[Modeling code records]
»»
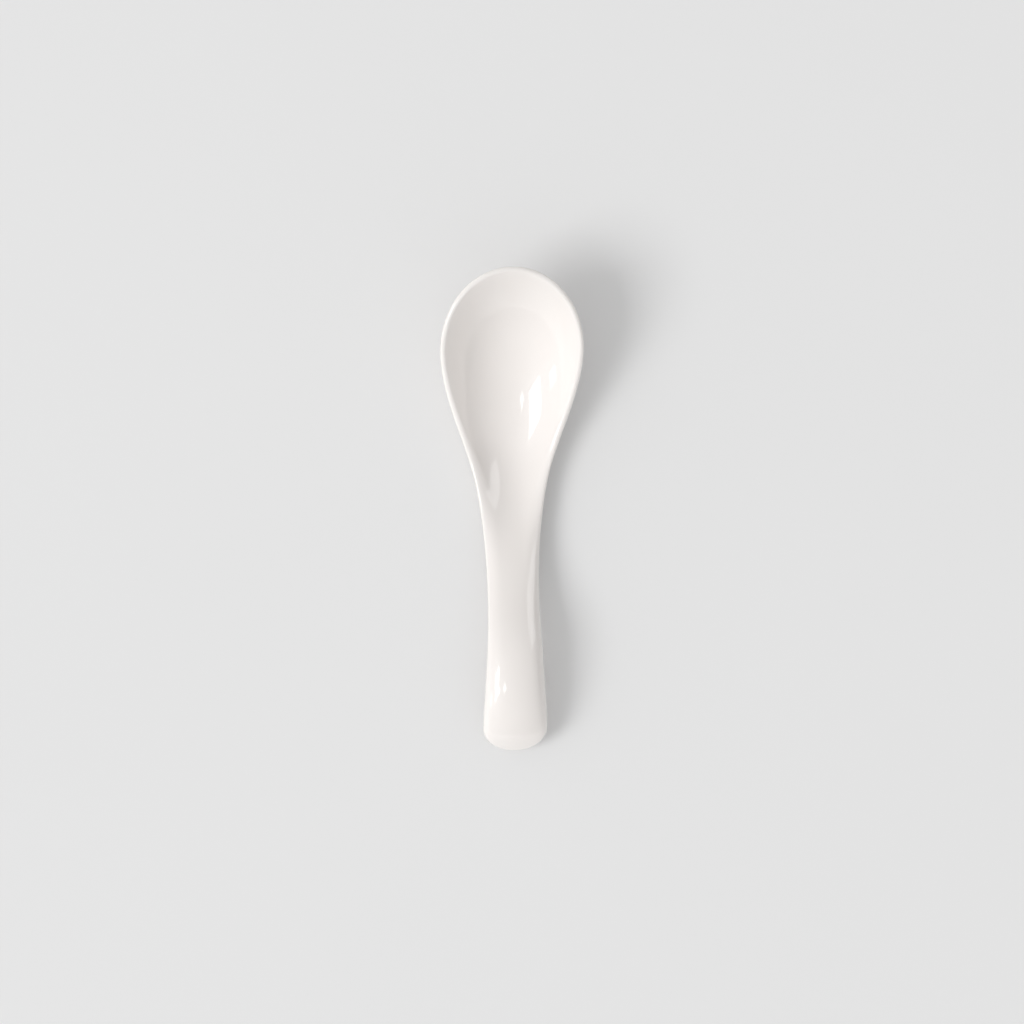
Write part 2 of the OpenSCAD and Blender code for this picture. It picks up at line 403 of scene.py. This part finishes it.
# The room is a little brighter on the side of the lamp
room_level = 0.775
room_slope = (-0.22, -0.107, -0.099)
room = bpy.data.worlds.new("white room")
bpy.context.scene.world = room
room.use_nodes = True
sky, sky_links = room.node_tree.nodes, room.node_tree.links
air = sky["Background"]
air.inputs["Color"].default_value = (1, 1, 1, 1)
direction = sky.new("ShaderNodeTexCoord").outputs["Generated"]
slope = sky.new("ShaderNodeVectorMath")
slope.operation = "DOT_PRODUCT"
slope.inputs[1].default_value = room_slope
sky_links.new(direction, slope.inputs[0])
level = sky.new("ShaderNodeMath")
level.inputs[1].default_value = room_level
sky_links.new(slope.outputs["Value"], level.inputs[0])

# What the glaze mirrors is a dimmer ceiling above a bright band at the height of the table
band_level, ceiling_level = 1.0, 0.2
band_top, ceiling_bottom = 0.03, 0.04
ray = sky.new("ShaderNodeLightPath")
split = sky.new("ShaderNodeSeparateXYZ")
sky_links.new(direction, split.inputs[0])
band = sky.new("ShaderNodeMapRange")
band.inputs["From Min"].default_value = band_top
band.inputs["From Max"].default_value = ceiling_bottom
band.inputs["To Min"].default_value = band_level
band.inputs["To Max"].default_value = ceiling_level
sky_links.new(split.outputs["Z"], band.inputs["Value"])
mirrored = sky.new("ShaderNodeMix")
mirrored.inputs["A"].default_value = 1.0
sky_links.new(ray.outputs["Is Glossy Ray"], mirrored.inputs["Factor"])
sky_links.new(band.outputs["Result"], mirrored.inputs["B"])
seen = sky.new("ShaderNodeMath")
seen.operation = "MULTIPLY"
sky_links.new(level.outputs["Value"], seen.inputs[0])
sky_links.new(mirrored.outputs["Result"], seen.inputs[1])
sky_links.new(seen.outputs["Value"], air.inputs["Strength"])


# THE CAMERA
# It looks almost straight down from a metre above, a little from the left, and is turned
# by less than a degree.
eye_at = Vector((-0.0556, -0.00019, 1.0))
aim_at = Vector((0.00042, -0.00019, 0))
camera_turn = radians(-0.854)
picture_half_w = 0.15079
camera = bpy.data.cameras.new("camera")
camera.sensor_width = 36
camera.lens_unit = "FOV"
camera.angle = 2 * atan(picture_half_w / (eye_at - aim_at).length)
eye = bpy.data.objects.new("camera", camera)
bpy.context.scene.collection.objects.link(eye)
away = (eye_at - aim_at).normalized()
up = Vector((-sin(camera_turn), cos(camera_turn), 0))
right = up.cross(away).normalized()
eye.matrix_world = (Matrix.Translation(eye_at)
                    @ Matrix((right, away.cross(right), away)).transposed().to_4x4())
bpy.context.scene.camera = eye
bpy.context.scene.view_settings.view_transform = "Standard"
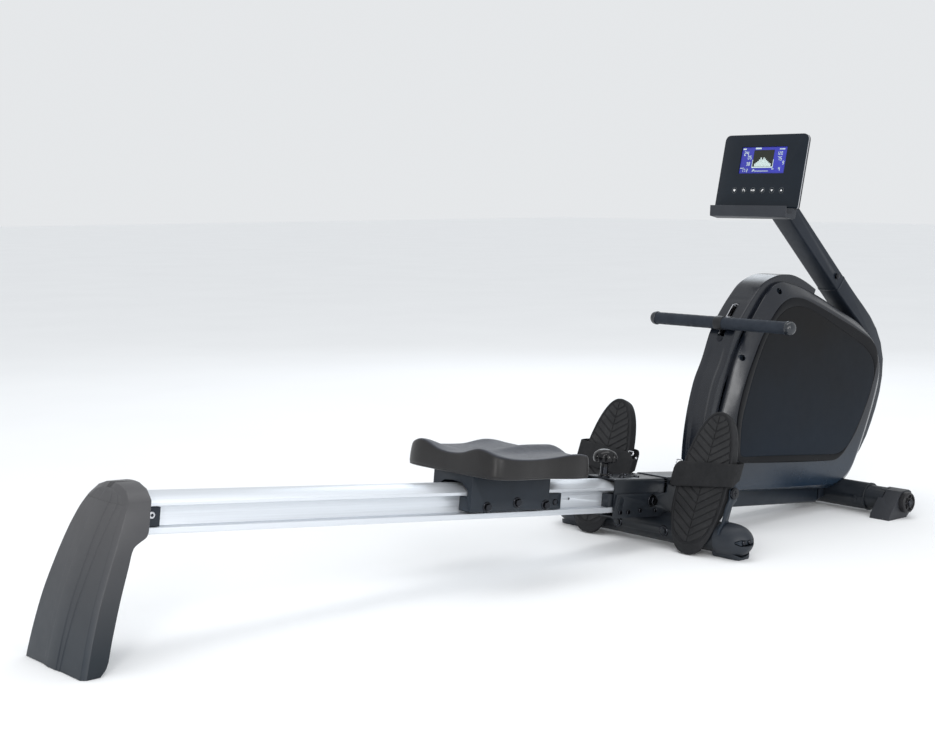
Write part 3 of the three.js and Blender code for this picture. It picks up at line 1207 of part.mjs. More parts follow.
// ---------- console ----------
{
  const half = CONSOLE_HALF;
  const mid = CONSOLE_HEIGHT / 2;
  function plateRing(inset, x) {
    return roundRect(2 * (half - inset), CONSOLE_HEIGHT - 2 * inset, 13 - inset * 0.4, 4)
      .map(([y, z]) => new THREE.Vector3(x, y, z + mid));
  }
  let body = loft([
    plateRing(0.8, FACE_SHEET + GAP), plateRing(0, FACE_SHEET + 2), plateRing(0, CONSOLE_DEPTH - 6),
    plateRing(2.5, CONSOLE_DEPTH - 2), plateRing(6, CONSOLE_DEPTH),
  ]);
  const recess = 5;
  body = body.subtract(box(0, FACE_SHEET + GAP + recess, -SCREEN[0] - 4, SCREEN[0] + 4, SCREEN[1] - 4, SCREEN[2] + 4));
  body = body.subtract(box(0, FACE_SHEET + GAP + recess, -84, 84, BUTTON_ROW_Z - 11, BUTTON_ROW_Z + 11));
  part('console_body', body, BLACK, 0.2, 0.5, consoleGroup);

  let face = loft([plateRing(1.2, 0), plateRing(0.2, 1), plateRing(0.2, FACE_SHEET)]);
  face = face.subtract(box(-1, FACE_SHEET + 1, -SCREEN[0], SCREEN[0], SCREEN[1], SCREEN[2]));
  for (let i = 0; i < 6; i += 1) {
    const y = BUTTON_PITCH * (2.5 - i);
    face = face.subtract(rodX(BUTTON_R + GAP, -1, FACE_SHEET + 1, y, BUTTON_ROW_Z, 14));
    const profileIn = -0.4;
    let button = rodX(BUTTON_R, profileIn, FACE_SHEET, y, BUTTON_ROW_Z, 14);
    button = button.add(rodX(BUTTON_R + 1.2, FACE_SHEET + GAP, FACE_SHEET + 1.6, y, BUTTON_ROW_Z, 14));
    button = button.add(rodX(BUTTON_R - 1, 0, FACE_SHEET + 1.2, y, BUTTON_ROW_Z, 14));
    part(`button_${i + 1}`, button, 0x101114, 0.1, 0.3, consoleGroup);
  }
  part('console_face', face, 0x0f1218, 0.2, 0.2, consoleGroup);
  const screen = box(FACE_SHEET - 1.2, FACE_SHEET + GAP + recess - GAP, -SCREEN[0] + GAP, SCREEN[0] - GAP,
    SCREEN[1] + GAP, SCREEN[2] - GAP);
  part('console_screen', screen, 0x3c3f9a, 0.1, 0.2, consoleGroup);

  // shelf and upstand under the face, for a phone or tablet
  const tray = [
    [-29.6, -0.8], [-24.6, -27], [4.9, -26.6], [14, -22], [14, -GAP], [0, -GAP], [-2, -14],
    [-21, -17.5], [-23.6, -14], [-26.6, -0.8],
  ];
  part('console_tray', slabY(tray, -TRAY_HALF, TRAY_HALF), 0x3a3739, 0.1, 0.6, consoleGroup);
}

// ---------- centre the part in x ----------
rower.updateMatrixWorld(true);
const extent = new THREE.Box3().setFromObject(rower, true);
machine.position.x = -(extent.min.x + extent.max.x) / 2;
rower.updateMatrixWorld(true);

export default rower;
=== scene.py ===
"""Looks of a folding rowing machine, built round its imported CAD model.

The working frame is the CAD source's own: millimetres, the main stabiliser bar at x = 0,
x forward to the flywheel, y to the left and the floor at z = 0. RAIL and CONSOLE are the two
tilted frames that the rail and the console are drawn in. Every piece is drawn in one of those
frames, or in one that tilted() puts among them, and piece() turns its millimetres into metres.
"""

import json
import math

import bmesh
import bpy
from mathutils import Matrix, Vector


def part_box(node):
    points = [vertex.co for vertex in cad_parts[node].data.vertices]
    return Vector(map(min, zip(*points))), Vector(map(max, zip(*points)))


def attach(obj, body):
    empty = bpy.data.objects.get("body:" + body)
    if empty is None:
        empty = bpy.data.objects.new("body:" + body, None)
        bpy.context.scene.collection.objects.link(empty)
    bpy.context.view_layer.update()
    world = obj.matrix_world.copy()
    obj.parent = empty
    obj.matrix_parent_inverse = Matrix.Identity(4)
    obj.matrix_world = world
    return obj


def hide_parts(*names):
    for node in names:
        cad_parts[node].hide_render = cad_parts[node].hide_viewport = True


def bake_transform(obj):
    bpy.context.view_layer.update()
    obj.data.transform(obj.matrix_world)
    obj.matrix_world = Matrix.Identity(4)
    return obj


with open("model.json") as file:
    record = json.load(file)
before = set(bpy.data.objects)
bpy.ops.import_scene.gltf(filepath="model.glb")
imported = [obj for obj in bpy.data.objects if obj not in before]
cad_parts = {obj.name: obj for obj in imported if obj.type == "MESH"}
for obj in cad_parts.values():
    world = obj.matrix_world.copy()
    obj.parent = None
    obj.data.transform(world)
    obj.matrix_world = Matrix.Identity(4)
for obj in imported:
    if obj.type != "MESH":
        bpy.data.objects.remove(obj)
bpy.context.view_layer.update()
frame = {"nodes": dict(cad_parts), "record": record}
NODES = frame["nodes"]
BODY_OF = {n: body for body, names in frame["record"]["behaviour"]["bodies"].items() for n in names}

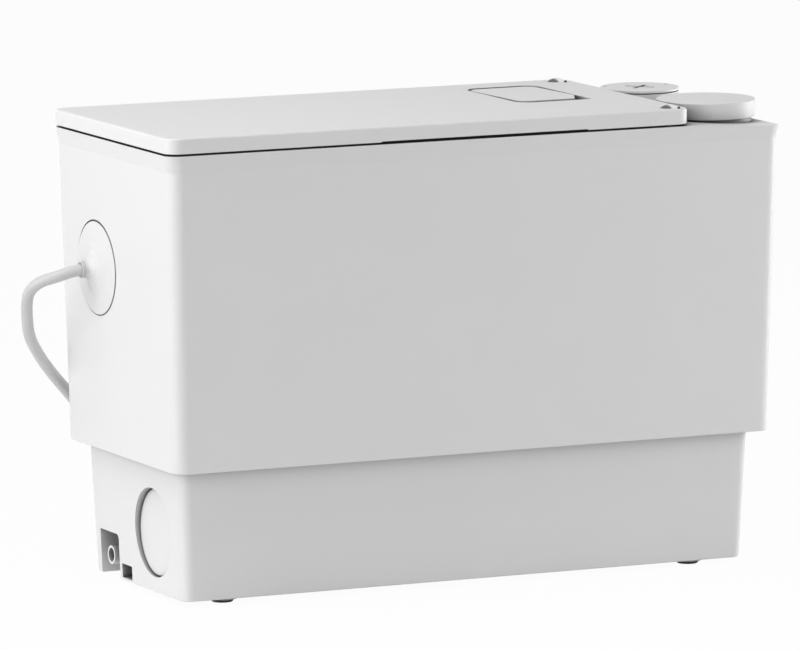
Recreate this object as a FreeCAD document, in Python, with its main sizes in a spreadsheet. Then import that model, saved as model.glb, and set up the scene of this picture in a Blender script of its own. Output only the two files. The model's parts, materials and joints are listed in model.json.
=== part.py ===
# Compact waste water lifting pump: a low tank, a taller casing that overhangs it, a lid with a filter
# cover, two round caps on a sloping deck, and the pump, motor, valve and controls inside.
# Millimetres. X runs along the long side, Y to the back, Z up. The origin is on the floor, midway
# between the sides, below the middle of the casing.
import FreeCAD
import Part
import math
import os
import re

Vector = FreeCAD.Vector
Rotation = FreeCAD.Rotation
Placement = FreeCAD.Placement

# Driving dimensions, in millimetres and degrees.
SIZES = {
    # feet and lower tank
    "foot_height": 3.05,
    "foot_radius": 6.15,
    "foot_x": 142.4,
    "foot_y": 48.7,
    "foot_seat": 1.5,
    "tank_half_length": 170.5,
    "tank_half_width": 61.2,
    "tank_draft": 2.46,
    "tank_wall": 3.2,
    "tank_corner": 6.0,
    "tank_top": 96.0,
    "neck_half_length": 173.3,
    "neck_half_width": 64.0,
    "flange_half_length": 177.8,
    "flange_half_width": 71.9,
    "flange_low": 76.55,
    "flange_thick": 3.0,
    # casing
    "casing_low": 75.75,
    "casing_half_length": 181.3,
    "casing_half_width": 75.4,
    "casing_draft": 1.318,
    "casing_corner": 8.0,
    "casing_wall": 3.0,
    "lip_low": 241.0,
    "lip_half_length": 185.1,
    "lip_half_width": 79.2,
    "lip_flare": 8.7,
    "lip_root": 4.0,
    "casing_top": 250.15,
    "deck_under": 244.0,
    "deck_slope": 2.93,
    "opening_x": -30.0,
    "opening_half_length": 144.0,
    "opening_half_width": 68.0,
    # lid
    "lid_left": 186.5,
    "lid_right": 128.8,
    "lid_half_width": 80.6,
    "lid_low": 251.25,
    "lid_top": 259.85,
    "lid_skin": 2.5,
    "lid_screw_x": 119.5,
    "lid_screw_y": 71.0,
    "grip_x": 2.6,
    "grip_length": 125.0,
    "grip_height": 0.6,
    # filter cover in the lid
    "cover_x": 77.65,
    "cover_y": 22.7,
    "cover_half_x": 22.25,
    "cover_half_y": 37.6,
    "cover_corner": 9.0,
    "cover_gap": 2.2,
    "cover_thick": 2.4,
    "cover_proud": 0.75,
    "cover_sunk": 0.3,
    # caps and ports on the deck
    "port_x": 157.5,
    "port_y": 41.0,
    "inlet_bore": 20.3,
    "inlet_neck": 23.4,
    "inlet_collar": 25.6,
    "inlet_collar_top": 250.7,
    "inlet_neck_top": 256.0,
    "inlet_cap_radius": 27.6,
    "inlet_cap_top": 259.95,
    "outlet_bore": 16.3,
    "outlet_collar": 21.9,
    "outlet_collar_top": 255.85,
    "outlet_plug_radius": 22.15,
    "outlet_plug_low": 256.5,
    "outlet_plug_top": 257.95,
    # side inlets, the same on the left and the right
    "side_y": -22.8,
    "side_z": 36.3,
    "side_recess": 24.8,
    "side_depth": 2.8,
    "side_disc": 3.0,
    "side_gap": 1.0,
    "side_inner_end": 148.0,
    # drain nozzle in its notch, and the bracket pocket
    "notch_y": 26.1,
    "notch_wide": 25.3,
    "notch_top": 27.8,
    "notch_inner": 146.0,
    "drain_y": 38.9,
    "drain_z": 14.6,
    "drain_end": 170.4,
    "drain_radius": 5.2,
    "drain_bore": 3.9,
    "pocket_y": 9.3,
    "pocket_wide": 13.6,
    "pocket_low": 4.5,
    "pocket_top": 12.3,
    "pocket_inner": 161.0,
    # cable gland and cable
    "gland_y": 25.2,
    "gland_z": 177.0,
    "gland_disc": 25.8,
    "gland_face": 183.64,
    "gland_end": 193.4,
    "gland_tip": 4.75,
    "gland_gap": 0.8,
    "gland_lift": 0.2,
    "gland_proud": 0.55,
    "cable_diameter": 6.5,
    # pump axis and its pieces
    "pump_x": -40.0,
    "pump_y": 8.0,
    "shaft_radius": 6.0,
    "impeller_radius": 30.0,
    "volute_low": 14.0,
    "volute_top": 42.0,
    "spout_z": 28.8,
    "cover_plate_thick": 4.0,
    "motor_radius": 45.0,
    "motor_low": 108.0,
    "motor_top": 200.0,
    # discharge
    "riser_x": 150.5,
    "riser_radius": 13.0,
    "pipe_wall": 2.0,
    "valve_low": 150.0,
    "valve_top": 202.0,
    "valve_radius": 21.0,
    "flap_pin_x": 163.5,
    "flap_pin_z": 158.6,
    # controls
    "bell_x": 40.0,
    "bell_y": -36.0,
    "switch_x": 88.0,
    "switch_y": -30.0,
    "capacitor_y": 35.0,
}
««
[Task to carry out] Starting at the line that contains "phone or tablet" and ending at the line that contains "obj.data.transform(obj.matrix_world)", repeat each line exactly, both ends included, and nothing else.

[Solution to this exercise]
  // shelf and upstand under the face, for a phone or tablet
  const tray = [
    [-29.6, -0.8], [-24.6, -27], [4.9, -26.6], [14, -22], [14, -GAP], [0, -GAP], [-2, -14],
    [-21, -17.5], [-23.6, -14], [-26.6, -0.8],
  ];
  part('console_tray', slabY(tray, -TRAY_HALF, TRAY_HALF), 0x3a3739, 0.1, 0.6, consoleGroup);
}

// ---------- centre the part in x ----------
rower.updateMatrixWorld(true);
const extent = new THREE.Box3().setFromObject(rower, true);
machine.position.x = -(extent.min.x + extent.max.x) / 2;
rower.updateMatrixWorld(true);

export default rower;
=== scene.py ===
"""Looks of a folding rowing machine, built round its imported CAD model.

The working frame is the CAD source's own: millimetres, the main stabiliser bar at x = 0,
x forward to the flywheel, y to the left and the floor at z = 0. RAIL and CONSOLE are the two
tilted frames that the rail and the console are drawn in. Every piece is drawn in one of those
frames, or in one that tilted() puts among them, and piece() turns its millimetres into metres.
"""

import json
import math

import bmesh
import bpy
from mathutils import Matrix, Vector


def part_box(node):
    points = [vertex.co for vertex in cad_parts[node].data.vertices]
    return Vector(map(min, zip(*points))), Vector(map(max, zip(*points)))


def attach(obj, body):
    empty = bpy.data.objects.get("body:" + body)
    if empty is None:
        empty = bpy.data.objects.new("body:" + body, None)
        bpy.context.scene.collection.objects.link(empty)
    bpy.context.view_layer.update()
    world = obj.matrix_world.copy()
    obj.parent = empty
    obj.matrix_parent_inverse = Matrix.Identity(4)
    obj.matrix_world = world
    return obj


def hide_parts(*names):
    for node in names:
        cad_parts[node].hide_render = cad_parts[node].hide_viewport = True


def bake_transform(obj):
    bpy.context.view_layer.update()
    obj.data.transform(obj.matrix_world)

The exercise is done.